Practical Negotiation Considerations

Negotiating a shareholder agreement involves balancing:

  • investor protection, and
  • founder operational flexibility.

Well-drafted agreements allocate risk transparently and reduce the likelihood of future disputes. Poorly drafted agreements defer conflict rather than prevent it.

Practical Scenario Illustration

Consider an investor acquiring a minority stake without veto rights over share issuance. When the company later issues new shares to a related party at a discounted valuation, the investor’s stake is significantly diluted with no contractual remedy.

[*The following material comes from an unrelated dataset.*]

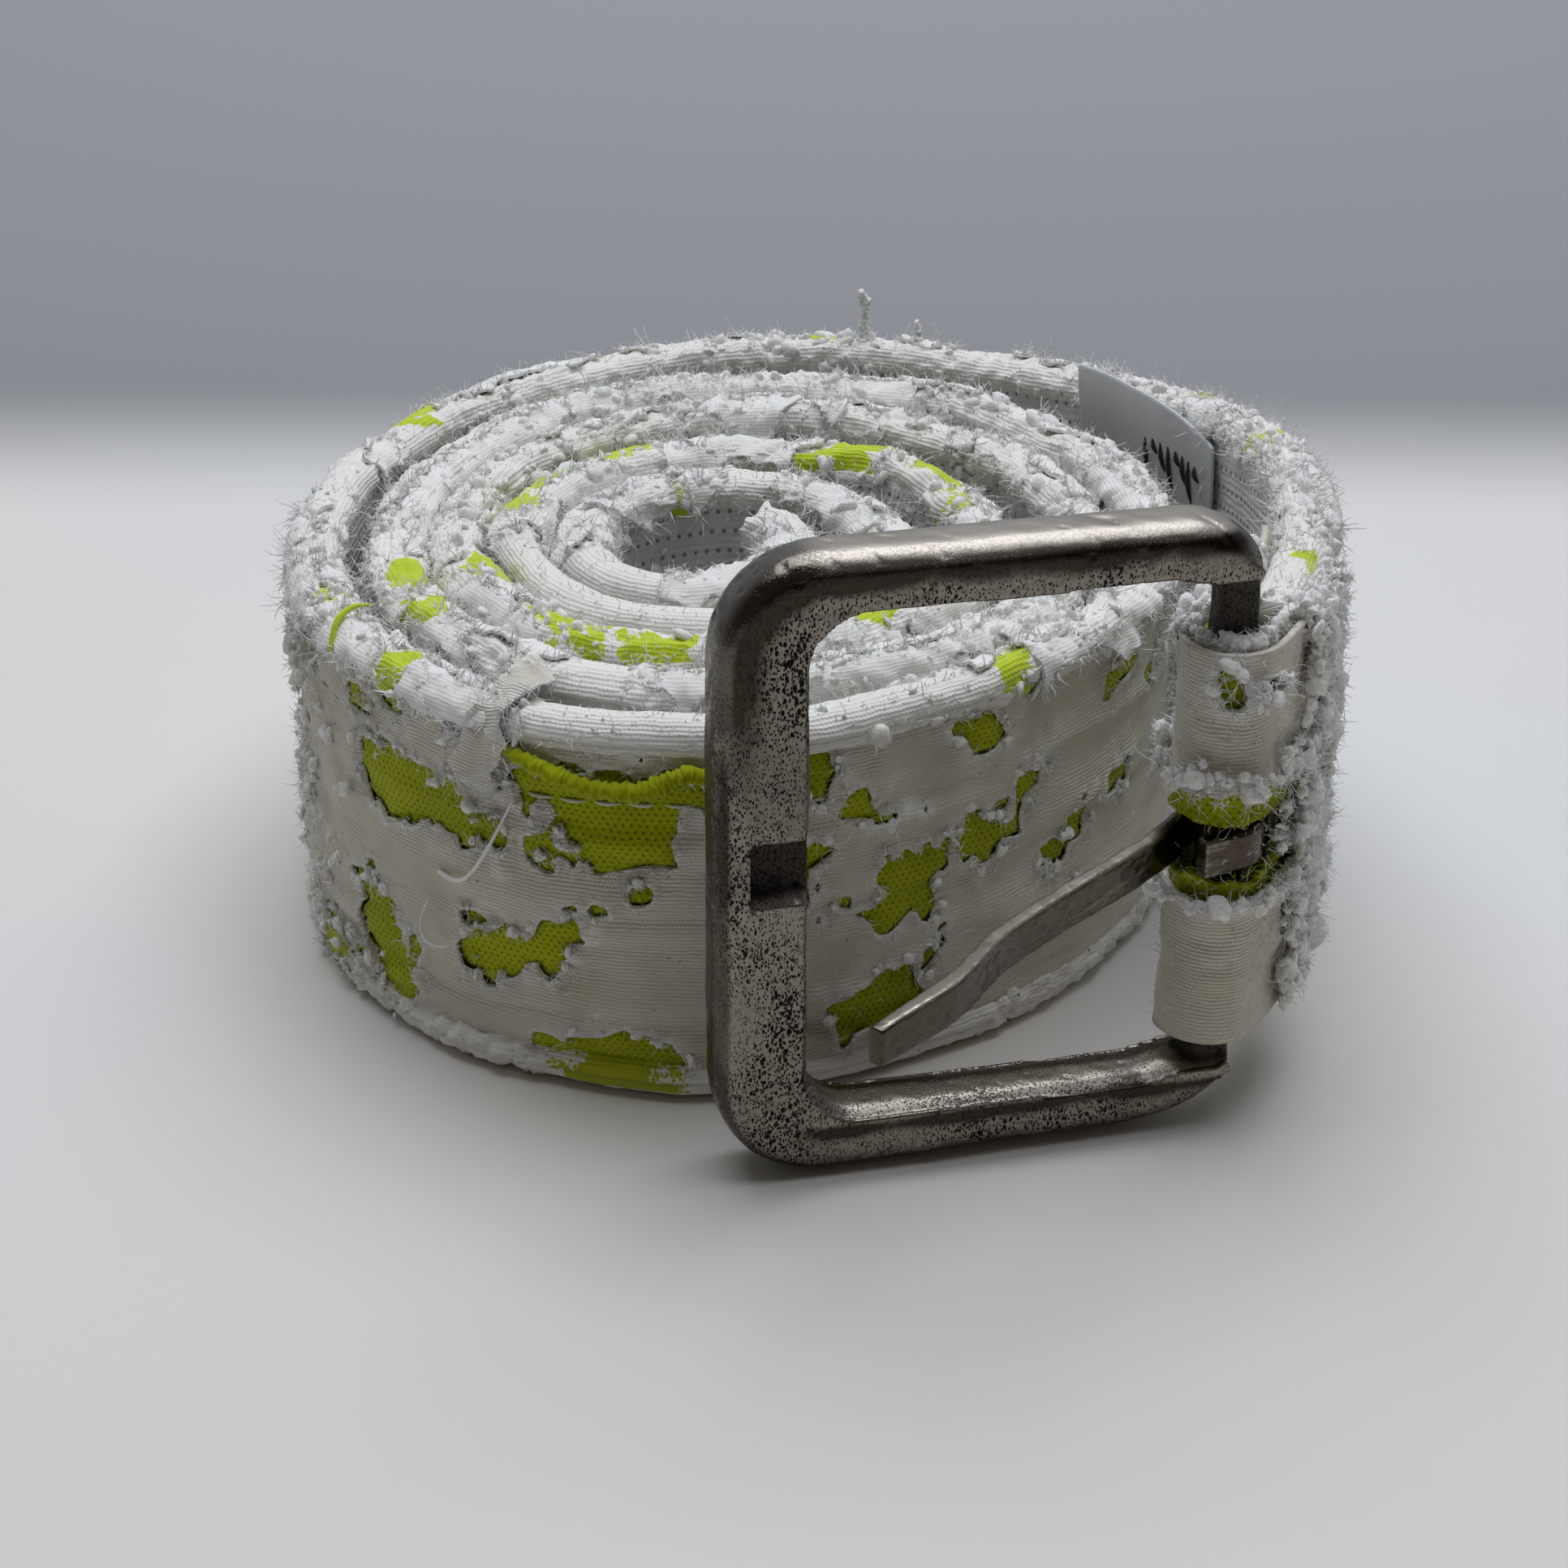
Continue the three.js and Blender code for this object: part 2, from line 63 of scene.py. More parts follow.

This outcome is not uncommon and highlights the importance of robust shareholder agreement protections.

How Legal Counsel Assists in Structuring Shareholder Agreements

Legal counsel plays a critical role in:

  • aligning commercial intent with Indonesian legal requirements,
  • ensuring enforceability of investor protections,
  • coordinating shareholder agreements with constitutional documents, and
  • anticipating dispute scenarios before they arise.

For investors, early legal structuring often determines whether rights are theoretical or enforceable.

Conclusion

In Indonesian investments, the shareholder agreement is not merely a supporting document—it is the primary legal instrument for protecting investor interests after closing. Properly drafted, it provides clarity, control, and exit certainty. Poorly drafted, it leaves investors exposed despite strong commercial fundamentals.

“A shareholder agreement does not prevent disputes—it determines who is protected when disputes arise.”

Investors typically assess shareholder agreements before executing term sheets or final transaction documents, particularly in minority or joint venture investments. Early legal review often allows risk to be managed at the structuring stage, rather than after capital has been deployed.

Disclaimer

This publication is for general informational purposes only and does not constitute legal advice. Shareholder agreements and investment structures must be assessed based on specific facts and applicable Indonesian laws.